Eastern Sierra Paintings

Paintings from the Eastern Sierra in California, principally from the watershed of Owens Valley. I am most inspired by the landscape and colors of winter, when underlying structures of  fields and thickets, streams and canals, and riparian trees, particularly cottonwoods, red birch and willow, are starkly exposed. My development of a style based on strong graphic linework over watercolor underpainting is well suited to the muted colors and leafless dormancy of natural survival in an arid land. Although it appears bleak, I am drawn to its quiet power of waiting for monsoon rain or snow melt waters for a renewal of life.

I feel that while I paint real things in the world, my paintings are more expressive than naturalistic; I am using tree trunks, pools, valley vistas, owls and horses as vehicles to convey feelings that arise within myself while contemplating them. I am painting the truth of my experience as well as perception of my subject, and the meaning I am expressing through my painting is distilled from wider experience than the local subjects which inspire me to paint.

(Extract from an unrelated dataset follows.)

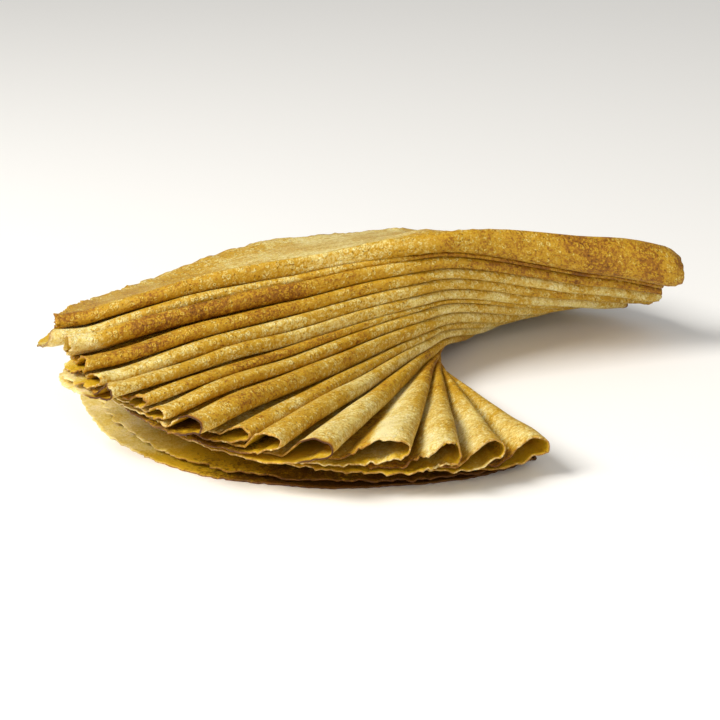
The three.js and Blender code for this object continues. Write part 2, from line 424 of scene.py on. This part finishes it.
def curve_through(knots, count):
    """Points on a smooth curve through knots. Knots are (stations, k, 2)."""
    ends = [2 * knots[:, :1] - knots[:, 1:2], 2 * knots[:, -1:] - knots[:, -2:-1]]
    k = np.concatenate([ends[0], knots, ends[1]], axis=1)
    place = np.linspace(0, knots.shape[1] - 1 - 1e-9, count)
    i = place.astype(int)
    t = (place - i)[None, :, None]
    a, b, c, d = (k[:, i + j] for j in range(4))
    return 0.5 * (2 * b + (c - a) * t + (2 * a - 5 * b + 4 * c - d) * t ** 2
                  + (3 * b - a - 3 * c + d) * t ** 3)


def half_knots(sizes, side):
    """Knots of the upper half of a fold's sections, side 1, or the lower, -1."""
    low, high, lift = sizes["low"], sizes["high"], sizes["lift"]
    middle, half = (low + lift + high) / 2, (high - low - lift) / 2
    edge = high if side > 0 else low + LOWER_LIFT * lift
    leaf = sizes["pair"] if side > 0 else 0 * lift
    knots = []
    for angle in np.radians(NOSE_ANGLES):
        knots.append((sizes["front"] * math.cos(angle) ** NOSE_ROUND,
                      middle + side * half * math.sin(angle) ** NOSE_UP))
    for away, up in TAIL:
        knots.append((-sizes["back"] * away, lerp(leaf, edge, up)))
    return np.stack([np.stack(knot, -1) for knot in knots], 1)


def fold_tables(index, is_open):
    """For each station along a fold end: the curve of the upper half and of
    the lower half, from the nose back, and the length along it."""
    sizes = fold_sizes(index, is_open)
    halves = []
    for side in (1, -1):
        knots = half_knots(sizes, side)
        if not is_open and index == 0:       # the thick roll curls in at its end
            curl = 1 - CURL * smooth(sizes["share"], *CURL_START)[:, None, None] ** 2
            centre = np.stack([CURL_MIDDLE[0] * sizes["back"], CURL_MIDDLE[1] * sizes["high"]], -1)[:, None]
            knots = centre + (knots - centre) * curl
        line = curve_through(knots, CURVE)
        steps = np.hypot(*np.moveaxis(np.diff(line, axis=1), -1, 0))
        run = np.concatenate([np.zeros((len(STATIONS), 1)), np.cumsum(steps, 1)], 1)
        halves.append((line, run))
    return halves


tables = [[fold_tables(index, is_open) for is_open in (True, False)] for index in range(len(CREPES))]
print("fold stations:", len(STATIONS), "points on each curve:", CURVE)

# %% [markdown]
# ### From the flat crepe onto the fold
#
# A place on the flat crepe is known by how far it is along the fold line and
# how far from it. The same length is walked along the section's curve, and
# what is left over goes straight on along the leaf.

# %% Laying on a section
def lay_on_section(halves, along, across, upper):
    """Offset from the fold line and height over the leaf, for places on the
    flat crepe, and which of them lie beyond the tube, on the leaf itself."""
    line, run = halves[0 if upper else 1]
    station = np.clip(along / STATIONS[1], 0, len(STATIONS) - 1.001)
    low = station.astype(int)
    t = station - low
    whole = lerp(run[low, -1], run[low + 1, -1], t)
    share = np.clip(across / whole, 0, 1)
    points = []
    for row in (low, low + 1):
        target = share * run[row, -1]
        j = np.clip((run[row] < target[:, None]).sum(1) - 1, 0, CURVE - 2)
        span = run[row, j + 1] - run[row, j]
        s = np.clip((target - run[row, j]) / np.maximum(span, 1e-9), 0, 1)[:, None]
        points.append(lerp(line[row, j], line[row, j + 1], s))
    point = lerp(*points, t[:, None])
    beyond = np.maximum(across - whole, 0)
    return point[:, 0] - beyond, point[:, 1], beyond > 0


mouth = lay_on_section(tables[0][0], np.array([150.0]), np.array([5.0]), True)
print("5 mm from the fold line, near the top mouth:", np.round([mouth[0][0], mouth[1][0]], 1), "mm")

# %% [markdown]
# ## Laying the sheet
#
# Each sheet starts as a flat grid of squares. One way round the grid goes round
# the crepe's rim, the other from the hub out to it, and every vertex is moved
# to where that place of the flat crepe lies in the pile. The grid is finer at
# the folds and at the rim, where the shape changes fastest.

# %% Grid
ROUND_FOLD, ROUND_LEAF = 84, 200             # steps round a fold and across a leaf
FOLD_ANGLE, CROWDING = 17, 1.15              # degrees that half a fold takes, closer at its line
RING_SHARES = np.array([0, 0.012, 0.03, 0.055, 0.09, 0.13, 0.18, 0.24, 0.31, 0.38, 0.45, 0.52, 0.59,
                        0.66, 0.725, 0.785, 0.84, 0.885, 0.92, 0.95, 0.975, 0.99, 1])


def round_angles():
    """Directions of the grid's columns, from one open fold end right round."""
    half = ROUND_FOLD // 2
    near = FOLD_ANGLE * np.linspace(0, 1, half, endpoint=False) ** CROWDING
    leaf = np.linspace(FOLD_ANGLE, 180 - FOLD_ANGLE, ROUND_LEAF, endpoint=False)
    away = 180 - FOLD_ANGLE * np.linspace(1, 0, half, endpoint=False) ** CROWDING
    first = np.concatenate([near, leaf, away])
    return np.concatenate([first, first + 180, [360]])


ANGLES = round_angles()
print("grid:", len(ANGLES), "round by", len(RING_SHARES), "out")

# %% [markdown]
# ### Where each vertex goes
#
# The flat crepe is laid on the fold's curves for the open end and the hidden
# end, upper leaf and lower leaf. Then it is lifted to its height in the pile.
# Last come the small waves of the crisp rim, which are strongest at its very
# edge, and the lobes that stand up.

# %% Places of the vertices
RIM_WAVES = ((1, 0.92, 11, 130), (0.7, 0.96, 3.5, 160))    # part, share where it starts, size, seed
RIM_LOOSE = 0.3                              # height of these waves, mm
LIFT_START = 0.86                            # share of the way out where a lobe lifts
FLOOR_AIR = 0.01                             # nothing goes under the floor, mm


def flat_sheet(index):
    """The vertices on the flat crepe, row by row: direction, share of the way
    out, place along and across the fold line, and distance to the rim."""
    angle, share = np.meshgrid(ANGLES, RING_SHARES)
    rim = rim_at(index, ANGLES)
    rim[-1] = rim[0]
    along = share * rim * np.cos(np.radians(angle))
    across = share * rim * np.sin(np.radians(angle))
    border = (1 - share) * rim
    return [values.ravel() for values in (angle, share, along, across, border)]


def folded(index, flat_x, flat_y, upper):
    """Offset from the fold line and height over the leaf for each vertex."""
    offset, height = np.zeros_like(flat_x), np.zeros_like(flat_x)
    beyond = np.zeros(len(flat_x), bool)
    for end, is_open in enumerate((True, False)):
        for top in (True, False):
            pick = ((flat_x >= 0) == is_open) & (upper == top)
            got = lay_on_section(tables[index][end], np.abs(flat_x[pick]), np.abs(flat_y[pick]), top)
            offset[pick], height[pick], beyond[pick] = got
    return offset, height, beyond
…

I hope that my vision of water in the Eastern Sierra, most of which is shipped to Los Angeles after it flows down out of the mountains, will contribute to an awareness of the need to appreciate, protect and restore riparian woodlands in California, and everywhere else.

Point Pinole Paintings; California Coastal Grasslands

Late afternoon light flaring in the oat grass along the coastal regions. Most are based on photographs taken in the San Francisco Bayside park named Pt. Pinole, site of a black powder dynamite factory undergoing reclamation as a county park.

Small Paintings: Rusty Tin Cansters and the Lanterns:

Tin Cansters are whimsical portraits of characters my imagination sees in rusty old cans picked up in old dumps in the Eastern Sierra.

The Lanterns appear on the page as I am painting them. I suppose they are all about light in the darkness.